:: TASK DATA

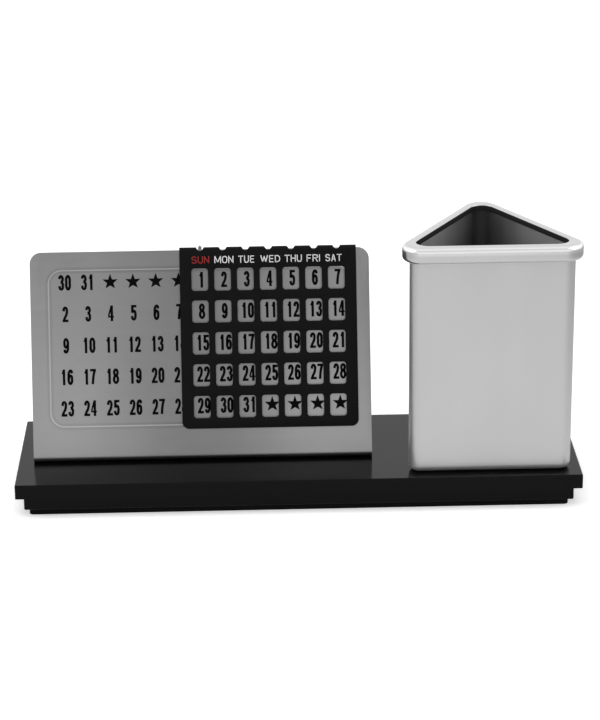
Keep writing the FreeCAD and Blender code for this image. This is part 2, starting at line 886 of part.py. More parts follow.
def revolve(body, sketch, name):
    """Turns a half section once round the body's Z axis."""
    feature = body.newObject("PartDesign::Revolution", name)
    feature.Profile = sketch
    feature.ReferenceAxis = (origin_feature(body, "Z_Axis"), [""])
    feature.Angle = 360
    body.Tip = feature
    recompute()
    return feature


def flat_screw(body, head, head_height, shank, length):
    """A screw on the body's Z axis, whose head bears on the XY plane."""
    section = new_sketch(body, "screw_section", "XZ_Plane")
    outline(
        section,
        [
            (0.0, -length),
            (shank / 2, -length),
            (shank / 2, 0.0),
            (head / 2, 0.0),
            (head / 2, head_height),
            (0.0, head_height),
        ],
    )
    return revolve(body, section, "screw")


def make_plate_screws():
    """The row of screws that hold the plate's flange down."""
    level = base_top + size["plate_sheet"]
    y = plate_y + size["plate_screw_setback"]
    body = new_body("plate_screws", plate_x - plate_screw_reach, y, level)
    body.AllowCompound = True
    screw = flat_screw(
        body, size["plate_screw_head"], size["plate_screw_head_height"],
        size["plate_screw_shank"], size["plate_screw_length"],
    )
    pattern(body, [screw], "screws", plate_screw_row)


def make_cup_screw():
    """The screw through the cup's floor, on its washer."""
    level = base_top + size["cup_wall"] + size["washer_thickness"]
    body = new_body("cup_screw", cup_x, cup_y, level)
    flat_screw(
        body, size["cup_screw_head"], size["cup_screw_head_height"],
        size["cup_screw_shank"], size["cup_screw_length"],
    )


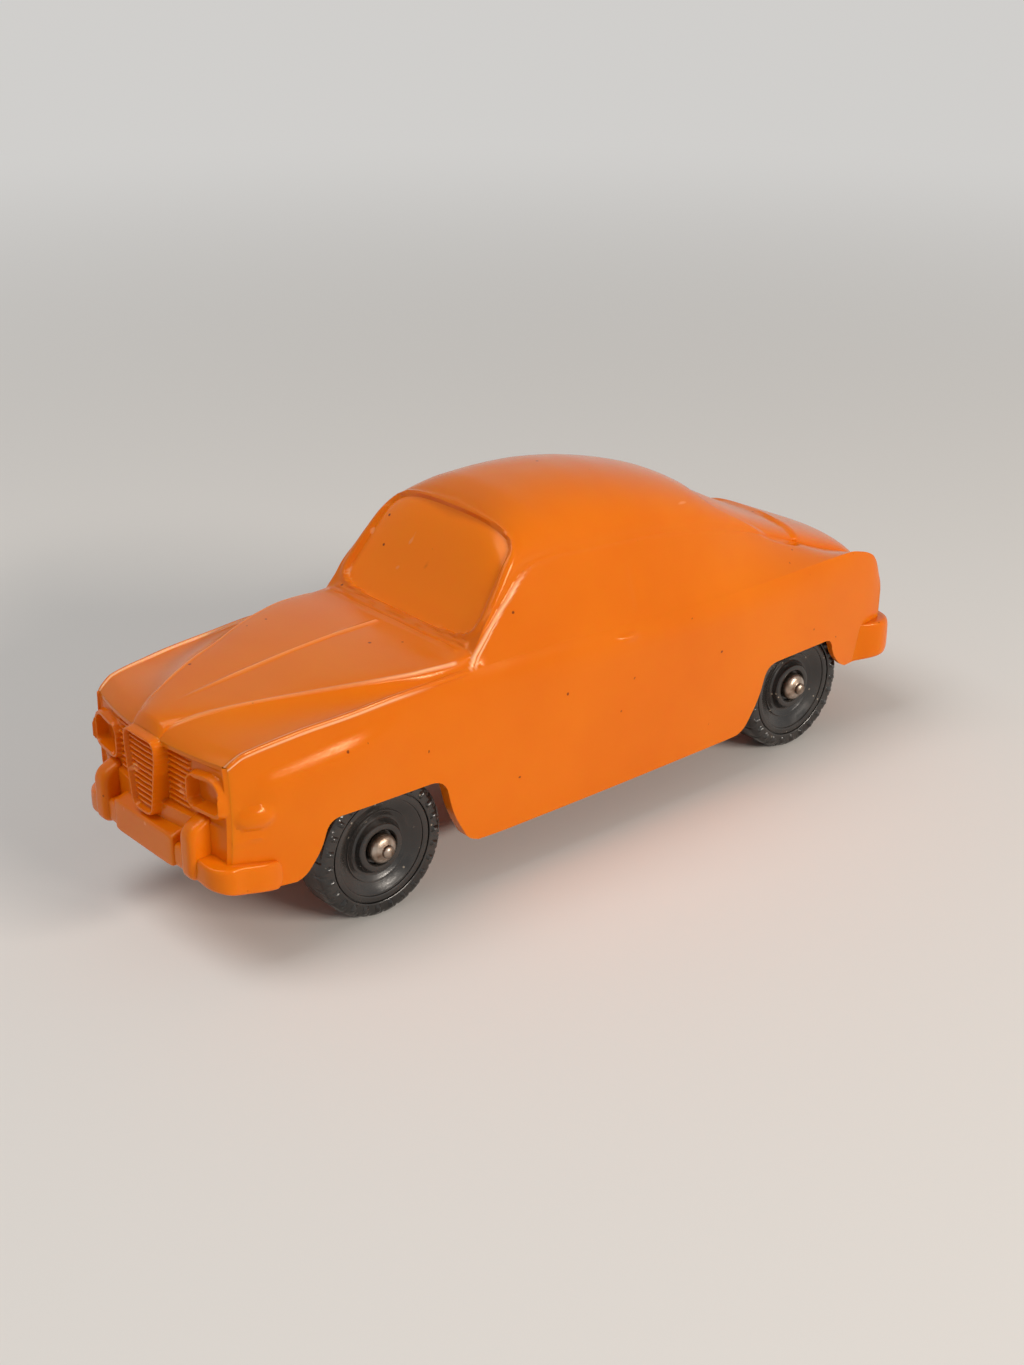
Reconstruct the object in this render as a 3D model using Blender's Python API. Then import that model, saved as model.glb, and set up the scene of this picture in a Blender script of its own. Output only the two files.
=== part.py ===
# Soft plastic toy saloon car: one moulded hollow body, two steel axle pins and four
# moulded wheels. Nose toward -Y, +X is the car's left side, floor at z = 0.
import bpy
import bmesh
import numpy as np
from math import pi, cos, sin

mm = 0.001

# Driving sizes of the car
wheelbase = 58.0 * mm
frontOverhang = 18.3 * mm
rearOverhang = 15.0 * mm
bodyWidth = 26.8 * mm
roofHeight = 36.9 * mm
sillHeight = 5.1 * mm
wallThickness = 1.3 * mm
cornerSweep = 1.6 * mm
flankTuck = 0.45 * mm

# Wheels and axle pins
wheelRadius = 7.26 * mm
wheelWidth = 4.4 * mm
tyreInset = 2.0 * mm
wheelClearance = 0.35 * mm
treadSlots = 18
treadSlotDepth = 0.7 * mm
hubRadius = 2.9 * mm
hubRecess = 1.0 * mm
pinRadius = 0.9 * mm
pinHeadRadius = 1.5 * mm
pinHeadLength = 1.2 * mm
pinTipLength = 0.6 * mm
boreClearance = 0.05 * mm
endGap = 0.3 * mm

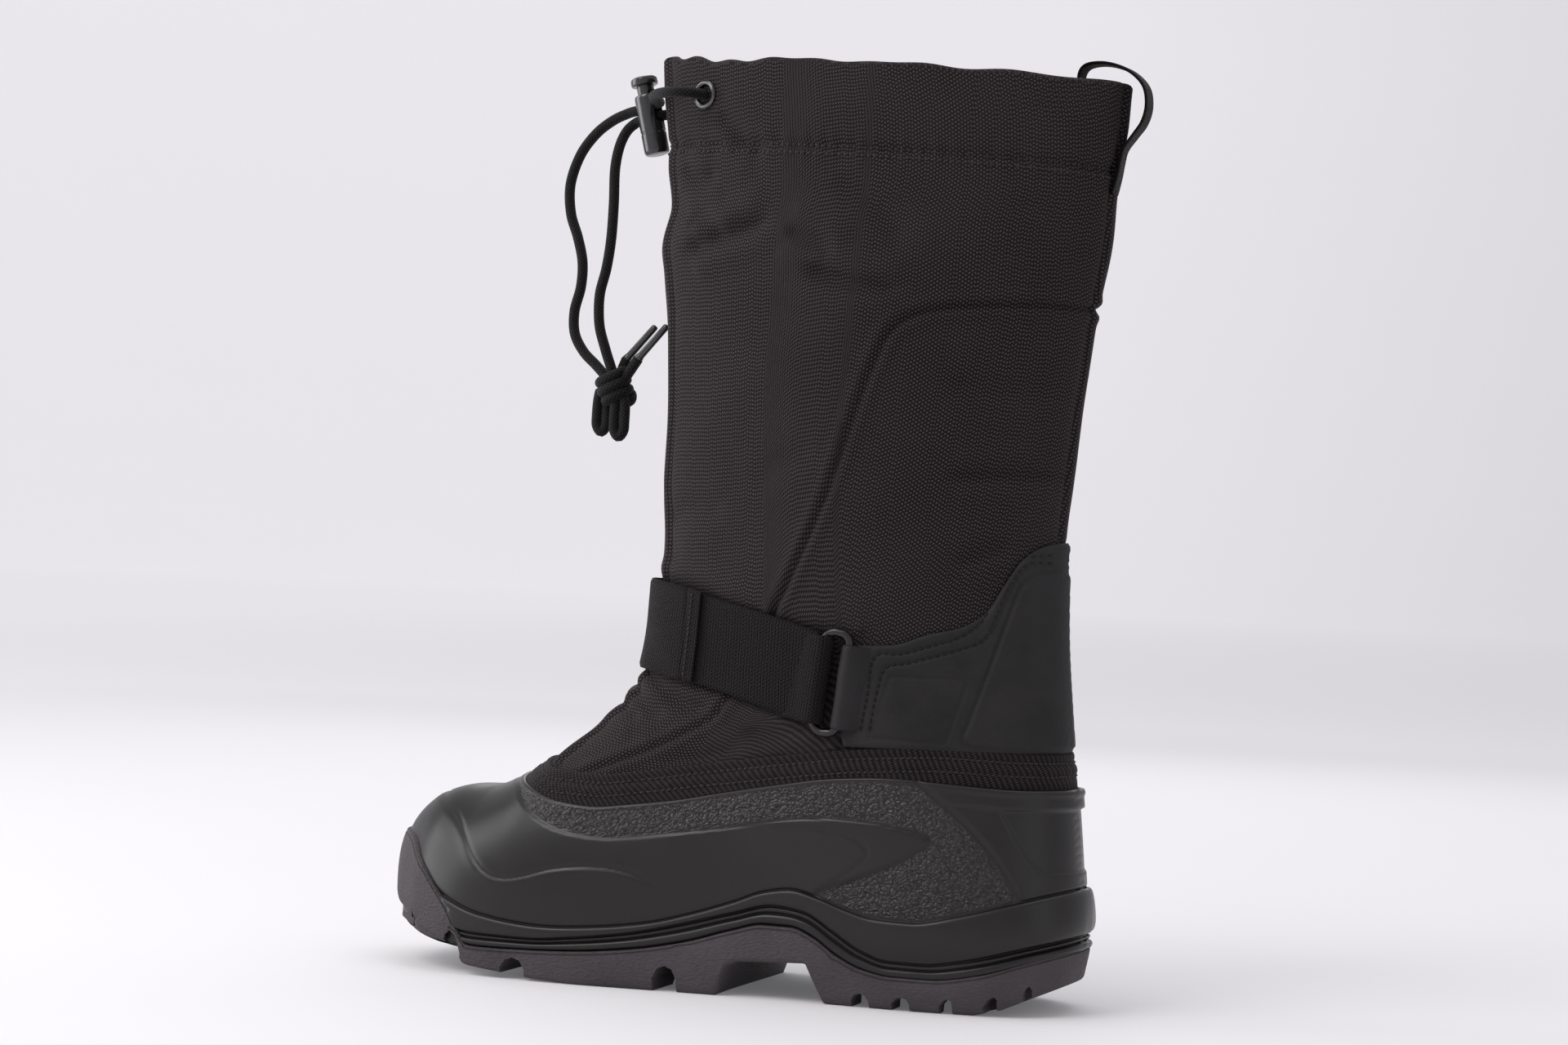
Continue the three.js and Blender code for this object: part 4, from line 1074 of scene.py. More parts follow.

::::

PROBLEM >>
Repeat every entry word for word.

SOLVED EXERCISE >>
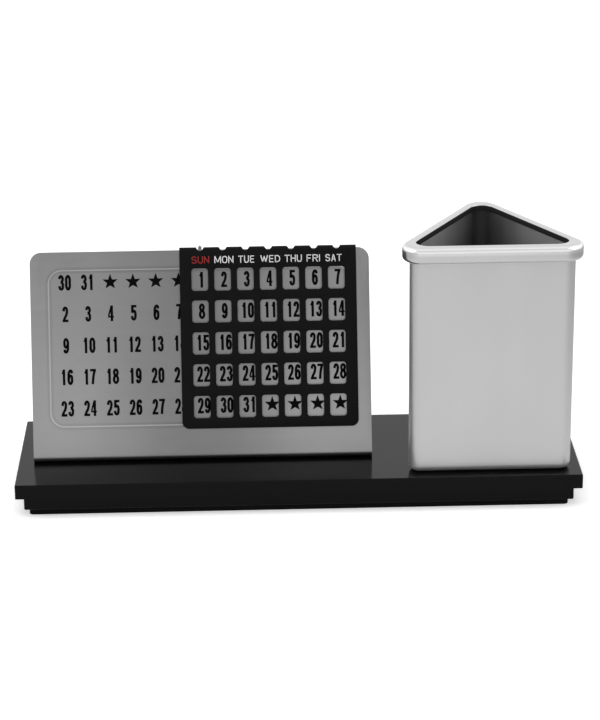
Keep writing the FreeCAD and Blender code for this image. This is part 2, starting at line 886 of part.py. More parts follow.
def revolve(body, sketch, name):
    """Turns a half section once round the body's Z axis."""
    feature = body.newObject("PartDesign::Revolution", name)
    feature.Profile = sketch
    feature.ReferenceAxis = (origin_feature(body, "Z_Axis"), [""])
    feature.Angle = 360
    body.Tip = feature
    recompute()
    return feature


def flat_screw(body, head, head_height, shank, length):
    """A screw on the body's Z axis, whose head bears on the XY plane."""
    section = new_sketch(body, "screw_section", "XZ_Plane")
    outline(
        section,
        [
            (0.0, -length),
            (shank / 2, -length),
            (shank / 2, 0.0),
            (head / 2, 0.0),
            (head / 2, head_height),
            (0.0, head_height),
        ],
    )
    return revolve(body, section, "screw")


def make_plate_screws():
    """The row of screws that hold the plate's flange down."""
    level = base_top + size["plate_sheet"]
    y = plate_y + size["plate_screw_setback"]
    body = new_body("plate_screws", plate_x - plate_screw_reach, y, level)
    body.AllowCompound = True
    screw = flat_screw(
        body, size["plate_screw_head"], size["plate_screw_head_height"],
        size["plate_screw_shank"], size["plate_screw_length"],
    )
    pattern(body, [screw], "screws", plate_screw_row)


def make_cup_screw():
    """The screw through the cup's floor, on its washer."""
    level = base_top + size["cup_wall"] + size["washer_thickness"]
    body = new_body("cup_screw", cup_x, cup_y, level)
    flat_screw(
        body, size["cup_screw_head"], size["cup_screw_head_height"],
        size["cup_screw_shank"], size["cup_screw_length"],
    )


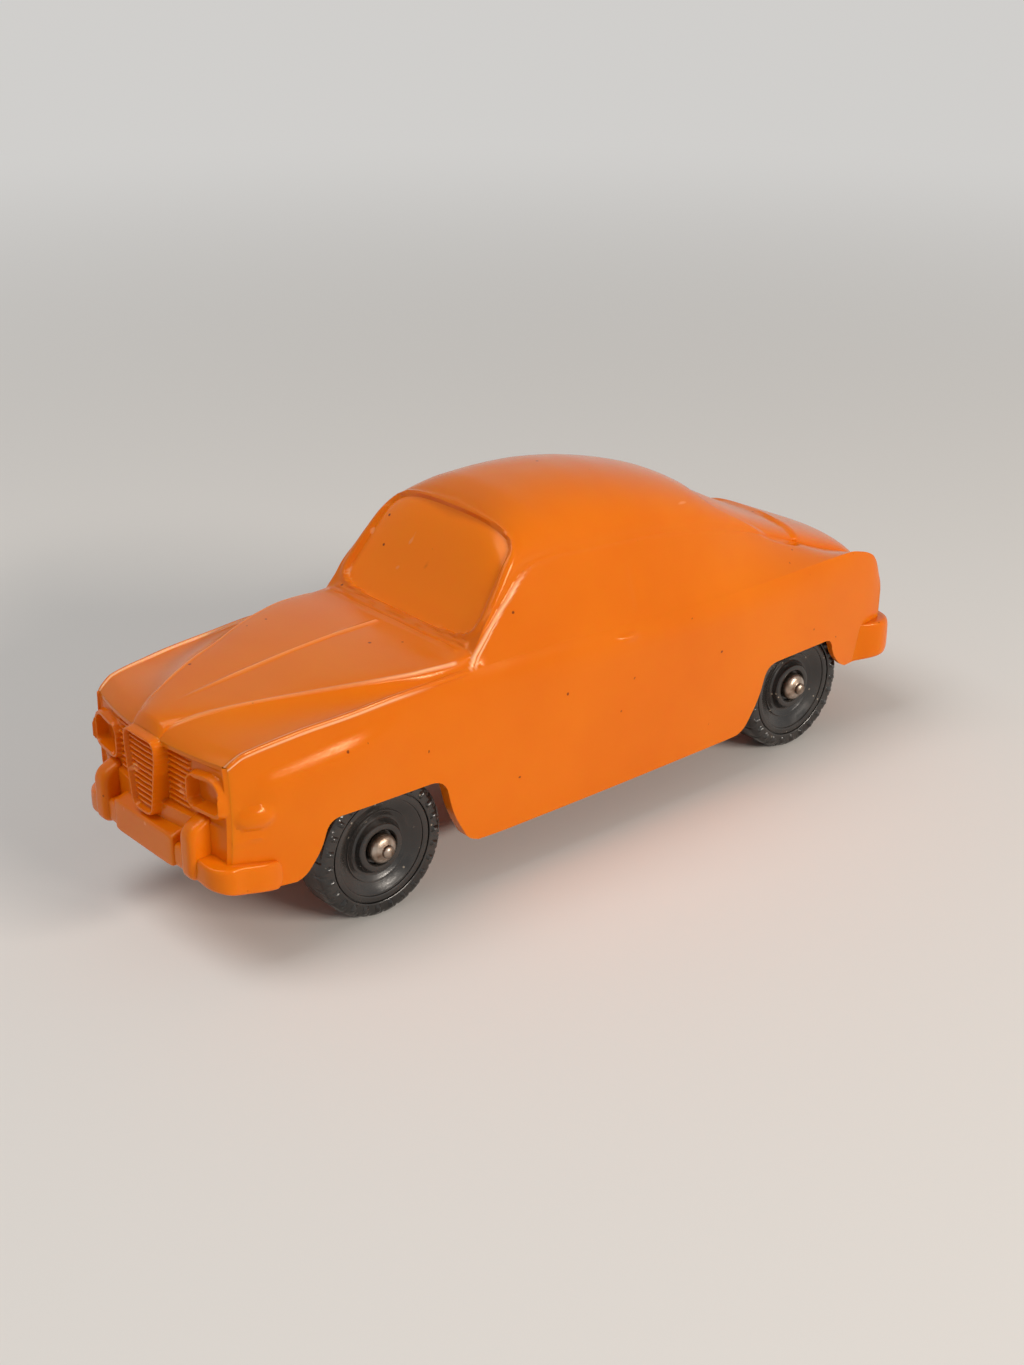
Reconstruct the object in this render as a 3D model using Blender's Python API. Then import that model, saved as model.glb, and set up the scene of this picture in a Blender script of its own. Output only the two files.
=== part.py ===
# Soft plastic toy saloon car: one moulded hollow body, two steel axle pins and four
# moulded wheels. Nose toward -Y, +X is the car's left side, floor at z = 0.
import bpy
import bmesh
import numpy as np
from math import pi, cos, sin

mm = 0.001

# Driving sizes of the car
wheelbase = 58.0 * mm
frontOverhang = 18.3 * mm
rearOverhang = 15.0 * mm
bodyWidth = 26.8 * mm
roofHeight = 36.9 * mm
sillHeight = 5.1 * mm
wallThickness = 1.3 * mm
cornerSweep = 1.6 * mm
flankTuck = 0.45 * mm

# Wheels and axle pins
wheelRadius = 7.26 * mm
wheelWidth = 4.4 * mm
tyreInset = 2.0 * mm
wheelClearance = 0.35 * mm
treadSlots = 18
treadSlotDepth = 0.7 * mm
hubRadius = 2.9 * mm
hubRecess = 1.0 * mm
pinRadius = 0.9 * mm
pinHeadRadius = 1.5 * mm
pinHeadLength = 1.2 * mm
pinTipLength = 0.6 * mm
boreClearance = 0.05 * mm
endGap = 0.3 * mm

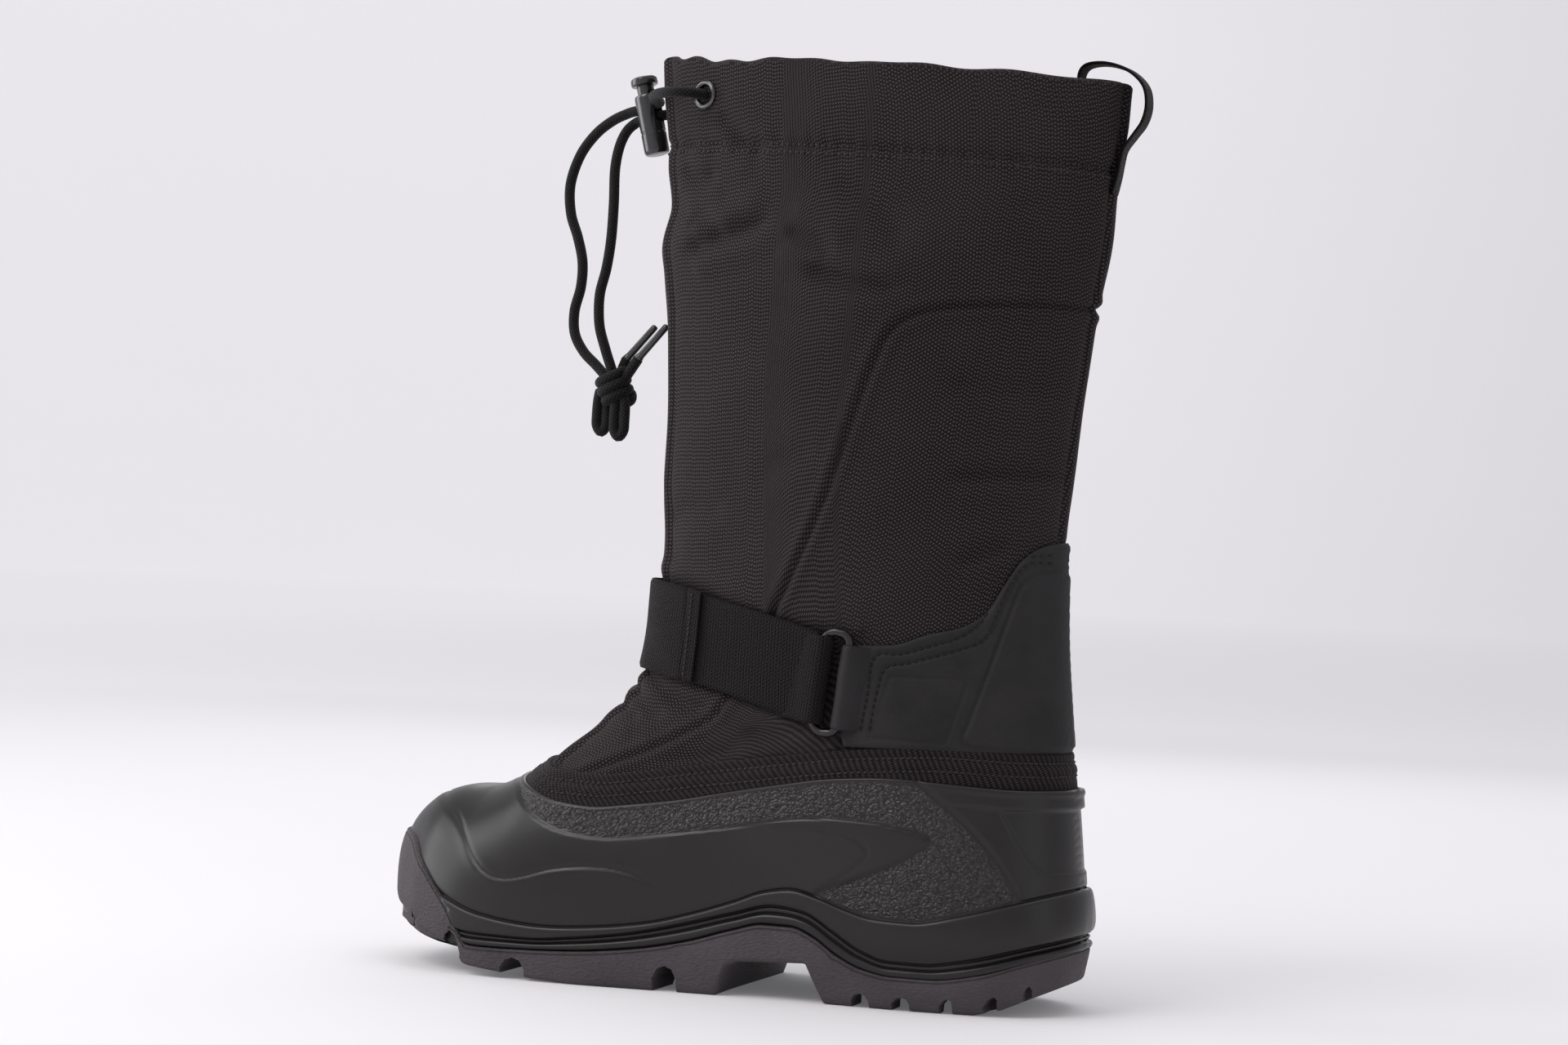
Continue the three.js and Blender code for this object: part 4, from line 1074 of scene.py. More parts follow.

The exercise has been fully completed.